Tekken 5 is a showstopper of a game. It's the best-looking PS2 game on the block, and it knows it. Backgrounds are rendered with aplomb, and the environmental effects are intense. Scenes range from a desolate wasteland befitting a demon's playground to a serene, dream-like field of ghostly wheat, to a platform on some futuristic space station. They're filled with life and energy, giving you the perfect backdrop to deliver the beatdown of a lifetime.
But the real stars are, of course, the characters. And they really steal the scene. Every costume and feature has been painstakingly rendered, from scowls to laughs of derision to flowing robes and dangling chains. Movement flows like water: It can be fluid like a river or crash like a tidal wave! Every gut-wrenching slam and kick resonates. Each crunch of bone and grunt of pain is so real you'll cringe. This is visceral stuff, and there isn't a game that can match it.
None of this would matter if the gameplay was crap, and here is where Tekken 5 shines. Responsiveness in the game is instantaneous. Punches and kicks are crisp and control is complete and total. Reversals, chickens (reversal reversals), grabs, and power attacks were never easier to execute, and a match can be over in an instant with dozens of moves executed. Also present are Tekken's famed and spectacular juggle-combos. Often the highlight of a match, juggles are deadlier and more impressive than ever. There's nothing quite like catching your opponent off-guard and launching them into the air to deal some death!
Gone is the mish-mash of techno/electronica crap that has plagued the series. In its place is a soundtrack worthy of such a monster of a game: Hard-driving riffs, bass-heavy beats, and a variety of tunes help get the blood flowing and the fingers mashing.

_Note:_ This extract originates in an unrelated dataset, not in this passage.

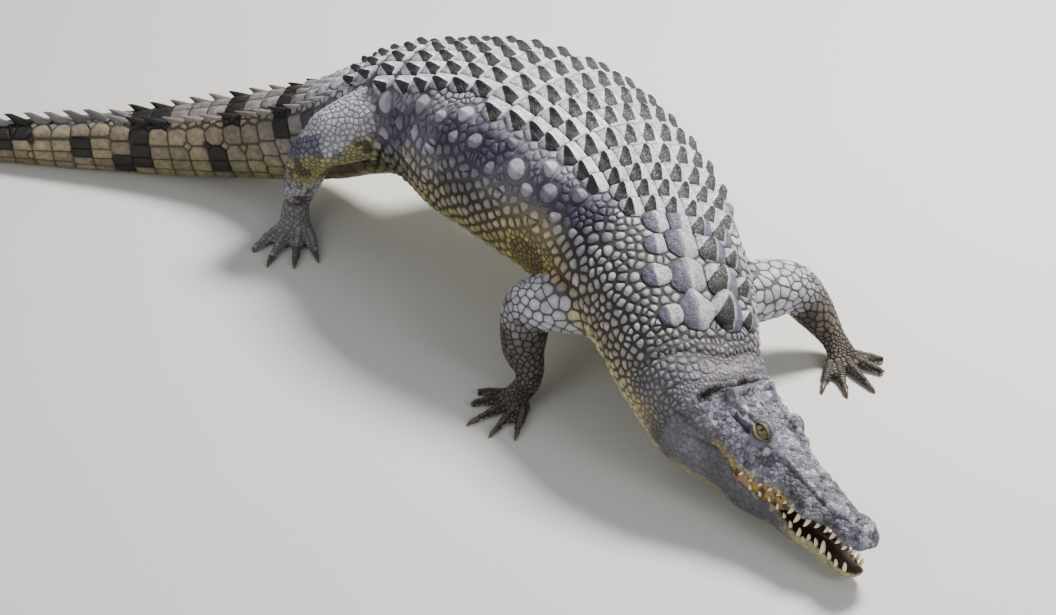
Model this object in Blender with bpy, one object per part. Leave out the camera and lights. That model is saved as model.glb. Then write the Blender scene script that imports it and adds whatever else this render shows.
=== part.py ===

But in the end, it's the multiplayer you'll constantly return to. A somewhat lackluster AI mars an otherwise entertaining single-player and arcade mode, and playing dress-up with your favorite muscle-bound bad-ass seems a bit off to me. Which makes me pretty pissed that they failed to include an online option. It's not always easy to find other players to go against (my friends now refuse to play as I constantly wipe the floor with them). An online mode would've been fantastic! And if both Street Fighter and Dead or Alive can do it, I think Namco could've easily put it in.
But what the fuck!?! Namco delivered the goods with Tekken 5 and brought a smile to this veteran's face. The King of Iron Fist is back and all you motherfuckers better beware!